'''

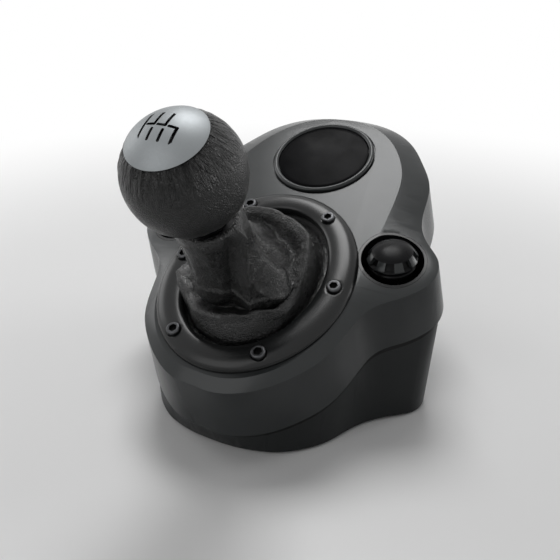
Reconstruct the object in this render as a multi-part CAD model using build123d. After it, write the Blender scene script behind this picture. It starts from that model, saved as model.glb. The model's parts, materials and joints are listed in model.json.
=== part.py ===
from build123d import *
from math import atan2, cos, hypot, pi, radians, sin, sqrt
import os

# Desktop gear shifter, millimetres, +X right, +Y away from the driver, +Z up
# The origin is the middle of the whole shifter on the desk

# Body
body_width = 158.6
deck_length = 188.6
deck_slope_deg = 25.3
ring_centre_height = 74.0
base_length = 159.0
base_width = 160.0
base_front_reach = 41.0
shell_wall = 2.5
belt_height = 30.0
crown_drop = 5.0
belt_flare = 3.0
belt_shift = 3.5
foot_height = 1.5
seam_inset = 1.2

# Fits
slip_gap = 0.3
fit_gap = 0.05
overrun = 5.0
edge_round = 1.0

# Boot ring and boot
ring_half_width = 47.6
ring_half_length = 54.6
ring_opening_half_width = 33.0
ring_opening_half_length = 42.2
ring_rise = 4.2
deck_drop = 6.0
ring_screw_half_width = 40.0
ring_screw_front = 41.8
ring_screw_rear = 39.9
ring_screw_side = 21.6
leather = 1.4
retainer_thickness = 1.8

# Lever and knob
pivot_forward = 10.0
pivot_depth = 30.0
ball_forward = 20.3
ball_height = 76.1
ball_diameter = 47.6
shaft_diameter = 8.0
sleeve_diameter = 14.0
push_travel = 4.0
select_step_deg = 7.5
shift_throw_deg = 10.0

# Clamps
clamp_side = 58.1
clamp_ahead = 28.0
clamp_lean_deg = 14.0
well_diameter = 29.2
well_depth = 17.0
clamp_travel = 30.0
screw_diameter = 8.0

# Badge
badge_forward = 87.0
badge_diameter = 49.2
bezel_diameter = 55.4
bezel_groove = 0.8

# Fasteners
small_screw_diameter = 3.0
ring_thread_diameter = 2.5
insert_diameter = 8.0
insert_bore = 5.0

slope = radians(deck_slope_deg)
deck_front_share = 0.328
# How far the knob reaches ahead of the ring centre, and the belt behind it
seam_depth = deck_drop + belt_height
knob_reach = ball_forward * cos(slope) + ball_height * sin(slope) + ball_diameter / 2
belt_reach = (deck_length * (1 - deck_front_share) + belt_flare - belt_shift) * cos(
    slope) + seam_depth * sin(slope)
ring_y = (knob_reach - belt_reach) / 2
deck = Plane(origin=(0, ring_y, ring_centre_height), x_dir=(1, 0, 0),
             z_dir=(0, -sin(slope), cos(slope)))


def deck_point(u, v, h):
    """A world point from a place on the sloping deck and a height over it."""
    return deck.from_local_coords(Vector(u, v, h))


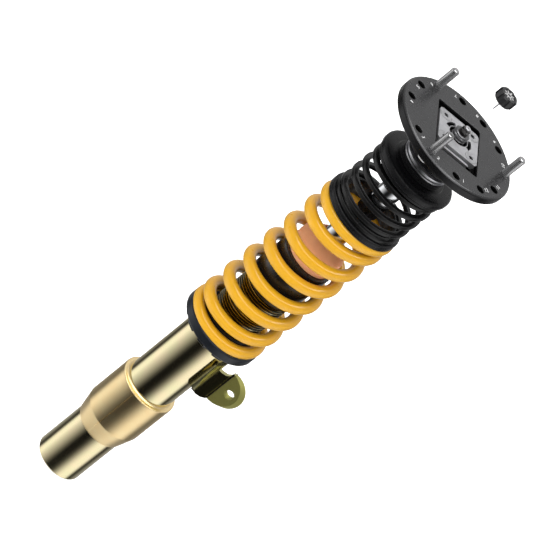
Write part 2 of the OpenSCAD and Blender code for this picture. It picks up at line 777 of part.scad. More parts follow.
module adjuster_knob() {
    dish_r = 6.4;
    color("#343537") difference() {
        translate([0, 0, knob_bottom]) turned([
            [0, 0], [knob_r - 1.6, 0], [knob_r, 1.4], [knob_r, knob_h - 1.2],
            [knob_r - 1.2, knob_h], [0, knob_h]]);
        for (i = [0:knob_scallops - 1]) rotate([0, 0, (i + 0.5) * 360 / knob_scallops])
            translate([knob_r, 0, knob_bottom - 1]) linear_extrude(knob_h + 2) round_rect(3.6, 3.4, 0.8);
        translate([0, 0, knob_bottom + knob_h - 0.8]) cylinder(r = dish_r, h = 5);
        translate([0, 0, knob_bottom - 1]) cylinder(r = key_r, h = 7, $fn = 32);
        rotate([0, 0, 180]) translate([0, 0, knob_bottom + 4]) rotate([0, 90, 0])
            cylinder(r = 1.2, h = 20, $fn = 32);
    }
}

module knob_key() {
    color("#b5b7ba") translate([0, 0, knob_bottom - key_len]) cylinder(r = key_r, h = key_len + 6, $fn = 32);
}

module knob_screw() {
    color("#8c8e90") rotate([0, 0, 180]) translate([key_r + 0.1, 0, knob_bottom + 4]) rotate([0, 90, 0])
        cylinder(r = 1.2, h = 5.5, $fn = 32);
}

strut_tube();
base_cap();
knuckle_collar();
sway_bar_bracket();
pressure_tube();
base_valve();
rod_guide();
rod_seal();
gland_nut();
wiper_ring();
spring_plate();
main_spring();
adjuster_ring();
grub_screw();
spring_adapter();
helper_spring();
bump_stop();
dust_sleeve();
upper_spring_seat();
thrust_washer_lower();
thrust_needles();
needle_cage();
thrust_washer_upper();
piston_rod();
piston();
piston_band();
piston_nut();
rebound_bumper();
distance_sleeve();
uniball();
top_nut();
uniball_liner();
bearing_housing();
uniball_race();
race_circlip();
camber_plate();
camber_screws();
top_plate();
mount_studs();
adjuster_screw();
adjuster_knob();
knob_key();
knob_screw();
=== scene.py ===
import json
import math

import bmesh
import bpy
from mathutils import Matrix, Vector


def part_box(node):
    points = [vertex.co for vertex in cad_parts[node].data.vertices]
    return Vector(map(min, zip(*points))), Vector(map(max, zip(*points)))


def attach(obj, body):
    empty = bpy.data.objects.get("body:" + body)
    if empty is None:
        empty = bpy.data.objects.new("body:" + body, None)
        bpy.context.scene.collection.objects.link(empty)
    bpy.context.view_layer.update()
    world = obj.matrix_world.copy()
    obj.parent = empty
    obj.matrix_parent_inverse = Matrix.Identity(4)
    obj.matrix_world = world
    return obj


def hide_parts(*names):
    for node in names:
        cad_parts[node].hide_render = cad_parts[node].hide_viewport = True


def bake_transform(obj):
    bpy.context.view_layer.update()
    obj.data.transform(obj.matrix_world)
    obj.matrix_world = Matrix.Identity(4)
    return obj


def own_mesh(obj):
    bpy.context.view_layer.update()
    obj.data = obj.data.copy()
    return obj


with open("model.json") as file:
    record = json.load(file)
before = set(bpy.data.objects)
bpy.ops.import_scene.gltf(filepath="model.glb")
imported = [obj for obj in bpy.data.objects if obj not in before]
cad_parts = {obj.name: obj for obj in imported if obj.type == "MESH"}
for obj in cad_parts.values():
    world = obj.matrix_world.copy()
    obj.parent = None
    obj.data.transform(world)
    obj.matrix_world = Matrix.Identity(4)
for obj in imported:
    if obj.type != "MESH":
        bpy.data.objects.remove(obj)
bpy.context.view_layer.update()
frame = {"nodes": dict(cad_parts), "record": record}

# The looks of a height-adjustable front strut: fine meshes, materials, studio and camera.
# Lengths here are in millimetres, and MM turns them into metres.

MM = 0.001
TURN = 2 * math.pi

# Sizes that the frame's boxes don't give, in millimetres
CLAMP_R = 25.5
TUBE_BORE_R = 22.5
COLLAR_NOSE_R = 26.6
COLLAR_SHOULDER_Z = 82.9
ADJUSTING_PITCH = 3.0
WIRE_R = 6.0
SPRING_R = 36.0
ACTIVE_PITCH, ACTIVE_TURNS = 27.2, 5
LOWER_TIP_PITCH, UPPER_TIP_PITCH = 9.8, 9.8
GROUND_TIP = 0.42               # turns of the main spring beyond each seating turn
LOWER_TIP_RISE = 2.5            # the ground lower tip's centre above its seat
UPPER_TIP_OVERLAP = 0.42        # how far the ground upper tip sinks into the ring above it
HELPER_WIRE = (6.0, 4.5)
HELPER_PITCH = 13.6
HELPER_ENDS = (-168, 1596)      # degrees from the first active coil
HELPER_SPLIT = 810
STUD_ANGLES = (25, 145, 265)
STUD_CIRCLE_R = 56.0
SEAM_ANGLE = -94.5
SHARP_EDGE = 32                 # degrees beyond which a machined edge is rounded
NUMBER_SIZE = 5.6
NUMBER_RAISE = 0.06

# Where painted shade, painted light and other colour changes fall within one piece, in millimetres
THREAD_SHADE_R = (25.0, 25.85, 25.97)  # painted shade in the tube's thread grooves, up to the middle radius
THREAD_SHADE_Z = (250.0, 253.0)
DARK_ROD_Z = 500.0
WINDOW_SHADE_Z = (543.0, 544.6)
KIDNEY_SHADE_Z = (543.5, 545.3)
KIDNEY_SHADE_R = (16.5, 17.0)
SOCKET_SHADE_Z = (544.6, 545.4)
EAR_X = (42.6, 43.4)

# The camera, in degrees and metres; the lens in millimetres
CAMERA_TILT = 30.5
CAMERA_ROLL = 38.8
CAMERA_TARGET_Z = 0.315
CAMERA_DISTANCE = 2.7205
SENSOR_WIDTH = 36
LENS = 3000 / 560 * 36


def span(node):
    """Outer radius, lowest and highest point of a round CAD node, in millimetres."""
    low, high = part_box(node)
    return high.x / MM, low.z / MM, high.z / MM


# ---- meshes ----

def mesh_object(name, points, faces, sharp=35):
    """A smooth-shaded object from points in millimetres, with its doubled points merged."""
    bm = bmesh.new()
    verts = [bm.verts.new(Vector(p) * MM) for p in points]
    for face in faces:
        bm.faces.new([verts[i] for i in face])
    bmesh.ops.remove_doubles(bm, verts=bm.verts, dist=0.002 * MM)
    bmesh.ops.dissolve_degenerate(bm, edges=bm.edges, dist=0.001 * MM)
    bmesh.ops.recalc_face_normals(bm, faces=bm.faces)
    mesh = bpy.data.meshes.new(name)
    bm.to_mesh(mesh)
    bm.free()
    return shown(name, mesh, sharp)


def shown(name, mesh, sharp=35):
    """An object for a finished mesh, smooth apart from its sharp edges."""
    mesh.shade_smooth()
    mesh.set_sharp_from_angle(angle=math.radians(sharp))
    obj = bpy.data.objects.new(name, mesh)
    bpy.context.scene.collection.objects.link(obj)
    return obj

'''

> [The exercise] Of the lines above, retype only those from the line containing "strut_tube();" through the line containing "obj.data.transform(obj.matrix_world)", including both, exactly.

> [Solution to the exercise]
strut_tube();
base_cap();
knuckle_collar();
sway_bar_bracket();
pressure_tube();
base_valve();
rod_guide();
rod_seal();
gland_nut();
wiper_ring();
spring_plate();
main_spring();
adjuster_ring();
grub_screw();
spring_adapter();
helper_spring();
bump_stop();
dust_sleeve();
upper_spring_seat();
thrust_washer_lower();
thrust_needles();
needle_cage();
thrust_washer_upper();
piston_rod();
piston();
piston_band();
piston_nut();
rebound_bumper();
distance_sleeve();
uniball();
top_nut();
uniball_liner();
bearing_housing();
uniball_race();
race_circlip();
camber_plate();
camber_screws();
top_plate();
mount_studs();
adjuster_screw();
adjuster_knob();
knob_key();
knob_screw();
=== scene.py ===
import json
import math

import bmesh
import bpy
from mathutils import Matrix, Vector


def part_box(node):
    points = [vertex.co for vertex in cad_parts[node].data.vertices]
    return Vector(map(min, zip(*points))), Vector(map(max, zip(*points)))


def attach(obj, body):
    empty = bpy.data.objects.get("body:" + body)
    if empty is None:
        empty = bpy.data.objects.new("body:" + body, None)
        bpy.context.scene.collection.objects.link(empty)
    bpy.context.view_layer.update()
    world = obj.matrix_world.copy()
    obj.parent = empty
    obj.matrix_parent_inverse = Matrix.Identity(4)
    obj.matrix_world = world
    return obj


def hide_parts(*names):
    for node in names:
        cad_parts[node].hide_render = cad_parts[node].hide_viewport = True


def bake_transform(obj):
    bpy.context.view_layer.update()
    obj.data.transform(obj.matrix_world)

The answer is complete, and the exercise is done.